### What is required:
Everything from the line containing "blank = chamfer(shroud_roots(blank), SHROUD_ROOT)" to the line containing "cad_parts[node].hide_render = cad_parts[node].hide_viewport", both lines included, must be copied exactly; nothing else should be.
━━ Available data
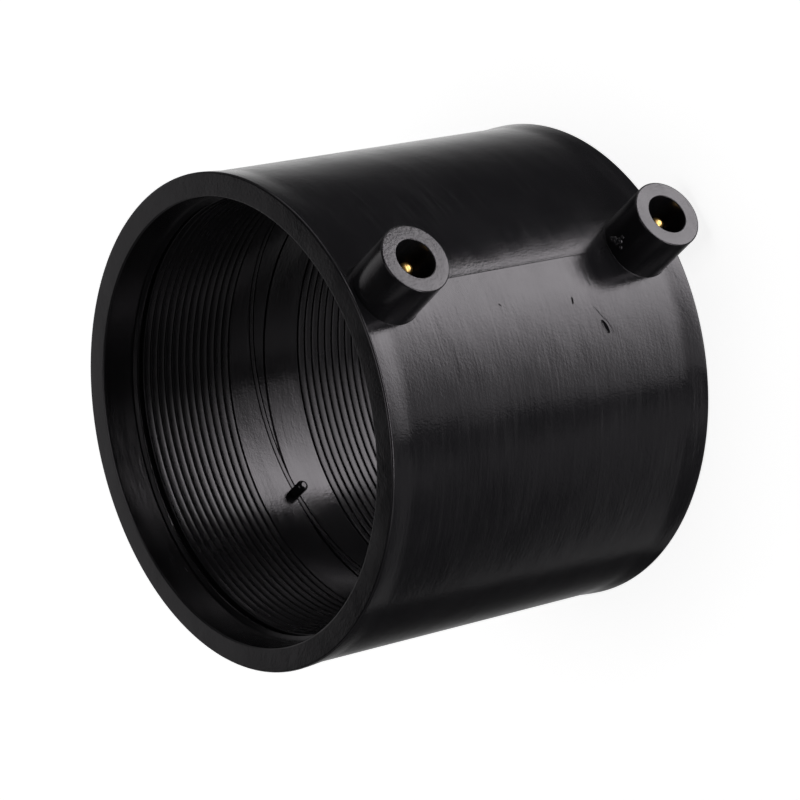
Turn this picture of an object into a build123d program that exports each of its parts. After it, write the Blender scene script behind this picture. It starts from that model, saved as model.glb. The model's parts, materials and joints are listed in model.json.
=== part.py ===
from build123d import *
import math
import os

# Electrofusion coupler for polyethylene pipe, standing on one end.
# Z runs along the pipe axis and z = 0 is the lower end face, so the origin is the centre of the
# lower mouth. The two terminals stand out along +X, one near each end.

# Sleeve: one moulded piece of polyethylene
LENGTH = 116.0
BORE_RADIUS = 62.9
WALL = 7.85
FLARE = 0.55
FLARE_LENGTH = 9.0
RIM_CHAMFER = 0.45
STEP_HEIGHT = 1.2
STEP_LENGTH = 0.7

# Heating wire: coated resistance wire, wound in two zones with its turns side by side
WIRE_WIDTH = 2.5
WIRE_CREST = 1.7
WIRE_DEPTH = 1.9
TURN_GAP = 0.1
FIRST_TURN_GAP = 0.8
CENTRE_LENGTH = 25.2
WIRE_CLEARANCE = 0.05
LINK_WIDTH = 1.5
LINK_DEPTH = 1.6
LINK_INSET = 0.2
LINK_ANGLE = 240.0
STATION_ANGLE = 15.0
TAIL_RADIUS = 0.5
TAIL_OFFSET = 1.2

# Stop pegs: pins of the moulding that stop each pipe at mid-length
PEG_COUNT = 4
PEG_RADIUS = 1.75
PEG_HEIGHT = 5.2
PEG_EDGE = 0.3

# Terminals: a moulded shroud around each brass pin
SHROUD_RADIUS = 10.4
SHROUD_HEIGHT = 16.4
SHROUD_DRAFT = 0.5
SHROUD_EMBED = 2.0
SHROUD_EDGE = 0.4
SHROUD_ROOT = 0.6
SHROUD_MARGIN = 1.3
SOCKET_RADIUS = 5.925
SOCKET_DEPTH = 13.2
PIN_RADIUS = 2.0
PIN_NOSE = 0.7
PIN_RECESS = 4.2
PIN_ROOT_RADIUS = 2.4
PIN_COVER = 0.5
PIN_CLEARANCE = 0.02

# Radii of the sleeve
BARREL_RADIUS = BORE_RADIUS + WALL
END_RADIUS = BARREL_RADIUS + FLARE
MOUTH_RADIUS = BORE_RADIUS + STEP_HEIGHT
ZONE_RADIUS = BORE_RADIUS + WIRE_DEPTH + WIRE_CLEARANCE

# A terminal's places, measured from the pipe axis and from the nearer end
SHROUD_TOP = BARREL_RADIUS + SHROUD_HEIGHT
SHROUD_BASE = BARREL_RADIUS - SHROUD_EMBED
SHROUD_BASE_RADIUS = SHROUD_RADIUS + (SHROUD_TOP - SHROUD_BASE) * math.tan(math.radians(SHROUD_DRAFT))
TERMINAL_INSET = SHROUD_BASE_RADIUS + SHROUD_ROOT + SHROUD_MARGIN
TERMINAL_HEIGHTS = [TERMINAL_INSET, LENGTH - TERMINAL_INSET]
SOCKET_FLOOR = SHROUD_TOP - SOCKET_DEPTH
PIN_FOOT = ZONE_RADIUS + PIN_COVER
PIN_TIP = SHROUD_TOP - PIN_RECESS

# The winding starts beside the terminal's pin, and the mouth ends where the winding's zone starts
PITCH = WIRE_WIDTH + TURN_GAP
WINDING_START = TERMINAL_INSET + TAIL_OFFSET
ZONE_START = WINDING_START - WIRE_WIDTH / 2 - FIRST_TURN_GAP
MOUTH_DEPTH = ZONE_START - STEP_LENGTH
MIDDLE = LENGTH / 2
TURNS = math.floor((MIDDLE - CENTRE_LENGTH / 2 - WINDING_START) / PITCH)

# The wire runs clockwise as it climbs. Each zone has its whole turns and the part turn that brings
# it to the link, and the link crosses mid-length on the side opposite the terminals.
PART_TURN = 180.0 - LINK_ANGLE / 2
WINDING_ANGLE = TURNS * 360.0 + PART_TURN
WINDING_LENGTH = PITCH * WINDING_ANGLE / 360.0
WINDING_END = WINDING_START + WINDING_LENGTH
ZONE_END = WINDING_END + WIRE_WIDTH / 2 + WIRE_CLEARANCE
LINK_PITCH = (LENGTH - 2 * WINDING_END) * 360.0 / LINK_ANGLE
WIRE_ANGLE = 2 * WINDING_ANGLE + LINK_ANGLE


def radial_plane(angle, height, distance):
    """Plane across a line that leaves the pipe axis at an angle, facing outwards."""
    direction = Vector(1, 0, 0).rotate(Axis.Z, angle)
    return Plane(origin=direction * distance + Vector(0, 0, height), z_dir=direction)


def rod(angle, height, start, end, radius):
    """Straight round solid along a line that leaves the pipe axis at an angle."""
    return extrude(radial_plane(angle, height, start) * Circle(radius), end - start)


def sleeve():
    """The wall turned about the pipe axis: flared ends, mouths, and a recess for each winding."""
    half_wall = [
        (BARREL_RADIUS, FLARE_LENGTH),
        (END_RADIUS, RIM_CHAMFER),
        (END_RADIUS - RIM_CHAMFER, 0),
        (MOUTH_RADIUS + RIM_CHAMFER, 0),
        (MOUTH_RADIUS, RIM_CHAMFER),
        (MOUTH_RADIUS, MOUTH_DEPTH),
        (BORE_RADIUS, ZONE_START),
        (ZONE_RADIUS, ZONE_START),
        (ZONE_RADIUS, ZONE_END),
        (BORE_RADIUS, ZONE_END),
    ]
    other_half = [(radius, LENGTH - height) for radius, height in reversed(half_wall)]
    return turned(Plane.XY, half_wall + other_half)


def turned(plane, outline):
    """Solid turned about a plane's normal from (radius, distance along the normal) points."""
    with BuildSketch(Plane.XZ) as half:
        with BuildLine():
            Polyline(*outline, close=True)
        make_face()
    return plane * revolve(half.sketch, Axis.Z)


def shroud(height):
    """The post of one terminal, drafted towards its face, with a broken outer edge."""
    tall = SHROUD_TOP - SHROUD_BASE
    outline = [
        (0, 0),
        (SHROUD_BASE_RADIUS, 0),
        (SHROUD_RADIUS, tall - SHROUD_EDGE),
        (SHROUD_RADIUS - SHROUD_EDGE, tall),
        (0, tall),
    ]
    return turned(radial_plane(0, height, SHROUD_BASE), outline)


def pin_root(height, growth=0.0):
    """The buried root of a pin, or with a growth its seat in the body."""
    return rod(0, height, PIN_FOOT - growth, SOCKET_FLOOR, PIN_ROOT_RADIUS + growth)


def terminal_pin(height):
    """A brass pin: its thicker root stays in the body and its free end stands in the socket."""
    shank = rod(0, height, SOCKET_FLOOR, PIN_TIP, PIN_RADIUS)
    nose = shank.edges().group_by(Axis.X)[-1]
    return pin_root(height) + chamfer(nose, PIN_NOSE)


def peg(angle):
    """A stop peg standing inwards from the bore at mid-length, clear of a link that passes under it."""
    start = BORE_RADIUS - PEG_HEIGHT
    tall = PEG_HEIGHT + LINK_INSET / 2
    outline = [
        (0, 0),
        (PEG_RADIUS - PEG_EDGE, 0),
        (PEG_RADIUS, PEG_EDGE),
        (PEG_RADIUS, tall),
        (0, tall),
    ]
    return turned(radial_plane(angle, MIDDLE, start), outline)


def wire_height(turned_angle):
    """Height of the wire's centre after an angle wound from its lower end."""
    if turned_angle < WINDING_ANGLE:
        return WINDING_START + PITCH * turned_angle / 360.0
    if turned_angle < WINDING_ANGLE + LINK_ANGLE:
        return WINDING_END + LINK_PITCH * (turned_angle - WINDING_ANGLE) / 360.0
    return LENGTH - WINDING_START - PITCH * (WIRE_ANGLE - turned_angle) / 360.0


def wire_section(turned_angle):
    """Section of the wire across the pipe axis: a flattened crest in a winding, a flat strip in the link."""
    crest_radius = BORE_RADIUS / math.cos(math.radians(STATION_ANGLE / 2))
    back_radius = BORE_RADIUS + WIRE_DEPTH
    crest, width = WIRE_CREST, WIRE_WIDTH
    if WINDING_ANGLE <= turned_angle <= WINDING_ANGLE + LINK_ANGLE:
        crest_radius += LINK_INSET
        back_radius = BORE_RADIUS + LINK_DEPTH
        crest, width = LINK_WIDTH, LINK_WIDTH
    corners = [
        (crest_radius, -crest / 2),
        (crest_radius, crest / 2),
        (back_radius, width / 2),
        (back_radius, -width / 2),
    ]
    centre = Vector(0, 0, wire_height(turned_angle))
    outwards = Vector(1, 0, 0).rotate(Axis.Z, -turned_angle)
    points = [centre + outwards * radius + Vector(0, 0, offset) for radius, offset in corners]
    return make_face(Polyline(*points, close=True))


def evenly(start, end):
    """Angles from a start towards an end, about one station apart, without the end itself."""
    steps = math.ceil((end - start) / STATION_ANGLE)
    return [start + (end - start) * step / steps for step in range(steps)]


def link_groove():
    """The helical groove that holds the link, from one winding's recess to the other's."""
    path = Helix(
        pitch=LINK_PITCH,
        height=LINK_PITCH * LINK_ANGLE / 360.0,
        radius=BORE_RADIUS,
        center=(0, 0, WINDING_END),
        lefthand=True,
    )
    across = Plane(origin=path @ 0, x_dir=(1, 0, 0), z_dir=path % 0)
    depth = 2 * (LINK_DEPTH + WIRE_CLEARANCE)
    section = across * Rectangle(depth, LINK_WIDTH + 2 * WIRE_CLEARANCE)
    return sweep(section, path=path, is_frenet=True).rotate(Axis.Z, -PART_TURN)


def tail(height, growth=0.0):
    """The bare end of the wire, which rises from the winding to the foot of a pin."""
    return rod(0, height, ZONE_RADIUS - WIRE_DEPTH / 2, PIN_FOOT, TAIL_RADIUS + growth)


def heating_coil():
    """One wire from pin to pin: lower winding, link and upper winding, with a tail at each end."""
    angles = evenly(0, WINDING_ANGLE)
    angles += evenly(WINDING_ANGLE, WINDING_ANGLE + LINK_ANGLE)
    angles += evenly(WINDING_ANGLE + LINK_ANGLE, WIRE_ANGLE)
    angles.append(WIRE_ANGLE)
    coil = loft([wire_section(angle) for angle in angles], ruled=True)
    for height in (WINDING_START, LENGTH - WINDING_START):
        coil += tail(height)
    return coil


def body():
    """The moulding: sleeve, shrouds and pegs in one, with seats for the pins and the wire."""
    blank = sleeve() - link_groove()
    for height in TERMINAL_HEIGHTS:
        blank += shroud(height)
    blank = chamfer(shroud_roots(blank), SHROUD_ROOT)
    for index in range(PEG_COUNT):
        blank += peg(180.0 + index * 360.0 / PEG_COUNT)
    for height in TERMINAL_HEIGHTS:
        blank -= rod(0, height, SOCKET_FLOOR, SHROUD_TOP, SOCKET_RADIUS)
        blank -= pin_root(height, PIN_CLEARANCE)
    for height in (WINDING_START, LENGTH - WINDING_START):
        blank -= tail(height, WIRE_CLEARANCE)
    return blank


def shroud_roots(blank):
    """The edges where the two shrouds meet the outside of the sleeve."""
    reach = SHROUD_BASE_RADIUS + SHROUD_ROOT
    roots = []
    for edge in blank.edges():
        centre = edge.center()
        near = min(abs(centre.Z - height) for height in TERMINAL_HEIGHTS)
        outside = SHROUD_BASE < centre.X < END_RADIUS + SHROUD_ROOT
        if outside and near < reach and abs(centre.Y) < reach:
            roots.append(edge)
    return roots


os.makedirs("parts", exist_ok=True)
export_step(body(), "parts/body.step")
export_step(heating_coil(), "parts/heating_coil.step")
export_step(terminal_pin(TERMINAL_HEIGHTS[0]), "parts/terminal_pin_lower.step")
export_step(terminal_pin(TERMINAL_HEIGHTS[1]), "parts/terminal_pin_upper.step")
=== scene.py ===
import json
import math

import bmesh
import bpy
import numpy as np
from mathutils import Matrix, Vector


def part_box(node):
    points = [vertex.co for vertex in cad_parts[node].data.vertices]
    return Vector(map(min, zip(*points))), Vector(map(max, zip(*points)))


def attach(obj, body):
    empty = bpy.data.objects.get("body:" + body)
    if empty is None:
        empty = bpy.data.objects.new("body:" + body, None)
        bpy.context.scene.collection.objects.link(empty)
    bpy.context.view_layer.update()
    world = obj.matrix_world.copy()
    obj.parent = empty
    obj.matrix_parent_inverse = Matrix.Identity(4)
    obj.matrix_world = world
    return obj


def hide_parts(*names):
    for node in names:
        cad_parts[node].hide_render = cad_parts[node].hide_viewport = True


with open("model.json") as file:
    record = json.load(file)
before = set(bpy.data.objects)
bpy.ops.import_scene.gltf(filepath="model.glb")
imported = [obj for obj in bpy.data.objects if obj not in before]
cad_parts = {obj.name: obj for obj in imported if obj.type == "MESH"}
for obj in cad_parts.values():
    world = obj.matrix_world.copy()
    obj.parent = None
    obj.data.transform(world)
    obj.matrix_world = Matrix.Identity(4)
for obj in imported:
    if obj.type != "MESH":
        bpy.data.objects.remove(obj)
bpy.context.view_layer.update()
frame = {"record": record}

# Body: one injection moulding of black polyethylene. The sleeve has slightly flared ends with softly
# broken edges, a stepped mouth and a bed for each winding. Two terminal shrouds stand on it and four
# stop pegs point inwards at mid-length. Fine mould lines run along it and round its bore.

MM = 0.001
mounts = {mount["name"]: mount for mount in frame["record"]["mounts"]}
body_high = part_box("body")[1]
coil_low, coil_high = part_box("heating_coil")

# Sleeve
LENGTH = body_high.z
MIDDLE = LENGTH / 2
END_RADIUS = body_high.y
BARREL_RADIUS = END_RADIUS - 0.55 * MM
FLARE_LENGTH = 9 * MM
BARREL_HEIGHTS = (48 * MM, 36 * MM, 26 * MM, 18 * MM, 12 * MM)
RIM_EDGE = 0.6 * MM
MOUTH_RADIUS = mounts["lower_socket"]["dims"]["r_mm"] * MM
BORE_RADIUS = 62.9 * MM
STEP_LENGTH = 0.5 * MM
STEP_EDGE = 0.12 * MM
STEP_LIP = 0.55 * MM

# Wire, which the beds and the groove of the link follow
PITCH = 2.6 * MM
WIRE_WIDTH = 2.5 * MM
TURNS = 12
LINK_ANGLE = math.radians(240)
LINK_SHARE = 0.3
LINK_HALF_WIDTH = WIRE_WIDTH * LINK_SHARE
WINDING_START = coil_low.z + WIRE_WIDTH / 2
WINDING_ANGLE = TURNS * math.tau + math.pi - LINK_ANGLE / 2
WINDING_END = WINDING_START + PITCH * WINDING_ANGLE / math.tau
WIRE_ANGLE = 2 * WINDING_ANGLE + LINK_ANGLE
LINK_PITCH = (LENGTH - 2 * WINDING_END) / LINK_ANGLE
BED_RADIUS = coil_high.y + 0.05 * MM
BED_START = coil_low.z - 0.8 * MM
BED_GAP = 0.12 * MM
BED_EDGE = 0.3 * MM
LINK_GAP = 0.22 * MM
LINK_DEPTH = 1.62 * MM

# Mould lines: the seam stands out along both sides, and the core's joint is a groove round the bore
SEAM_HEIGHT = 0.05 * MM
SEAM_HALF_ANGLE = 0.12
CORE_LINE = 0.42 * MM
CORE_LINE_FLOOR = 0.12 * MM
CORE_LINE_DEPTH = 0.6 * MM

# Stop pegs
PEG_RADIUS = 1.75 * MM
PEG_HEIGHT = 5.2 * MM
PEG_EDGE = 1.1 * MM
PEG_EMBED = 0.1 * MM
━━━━
### Right answer:
    blank = chamfer(shroud_roots(blank), SHROUD_ROOT)
    for index in range(PEG_COUNT):
        blank += peg(180.0 + index * 360.0 / PEG_COUNT)
    for height in TERMINAL_HEIGHTS:
        blank -= rod(0, height, SOCKET_FLOOR, SHROUD_TOP, SOCKET_RADIUS)
        blank -= pin_root(height, PIN_CLEARANCE)
    for height in (WINDING_START, LENGTH - WINDING_START):
        blank -= tail(height, WIRE_CLEARANCE)
    return blank


def shroud_roots(blank):
    """The edges where the two shrouds meet the outside of the sleeve."""
    reach = SHROUD_BASE_RADIUS + SHROUD_ROOT
    roots = []
    for edge in blank.edges():
        centre = edge.center()
        near = min(abs(centre.Z - height) for height in TERMINAL_HEIGHTS)
        outside = SHROUD_BASE < centre.X < END_RADIUS + SHROUD_ROOT
        if outside and near < reach and abs(centre.Y) < reach:
            roots.append(edge)
    return roots


os.makedirs("parts", exist_ok=True)
export_step(body(), "parts/body.step")
export_step(heating_coil(), "parts/heating_coil.step")
export_step(terminal_pin(TERMINAL_HEIGHTS[0]), "parts/terminal_pin_lower.step")
export_step(terminal_pin(TERMINAL_HEIGHTS[1]), "parts/terminal_pin_upper.step")
=== scene.py ===
import json
import math

import bmesh
import bpy
import numpy as np
from mathutils import Matrix, Vector


def part_box(node):
    points = [vertex.co for vertex in cad_parts[node].data.vertices]
    return Vector(map(min, zip(*points))), Vector(map(max, zip(*points)))


def attach(obj, body):
    empty = bpy.data.objects.get("body:" + body)
    if empty is None:
        empty = bpy.data.objects.new("body:" + body, None)
        bpy.context.scene.collection.objects.link(empty)
    bpy.context.view_layer.update()
    world = obj.matrix_world.copy()
    obj.parent = empty
    obj.matrix_parent_inverse = Matrix.Identity(4)
    obj.matrix_world = world
    return obj


def hide_parts(*names):
    for node in names:
        cad_parts[node].hide_render = cad_parts[node].hide_viewport = True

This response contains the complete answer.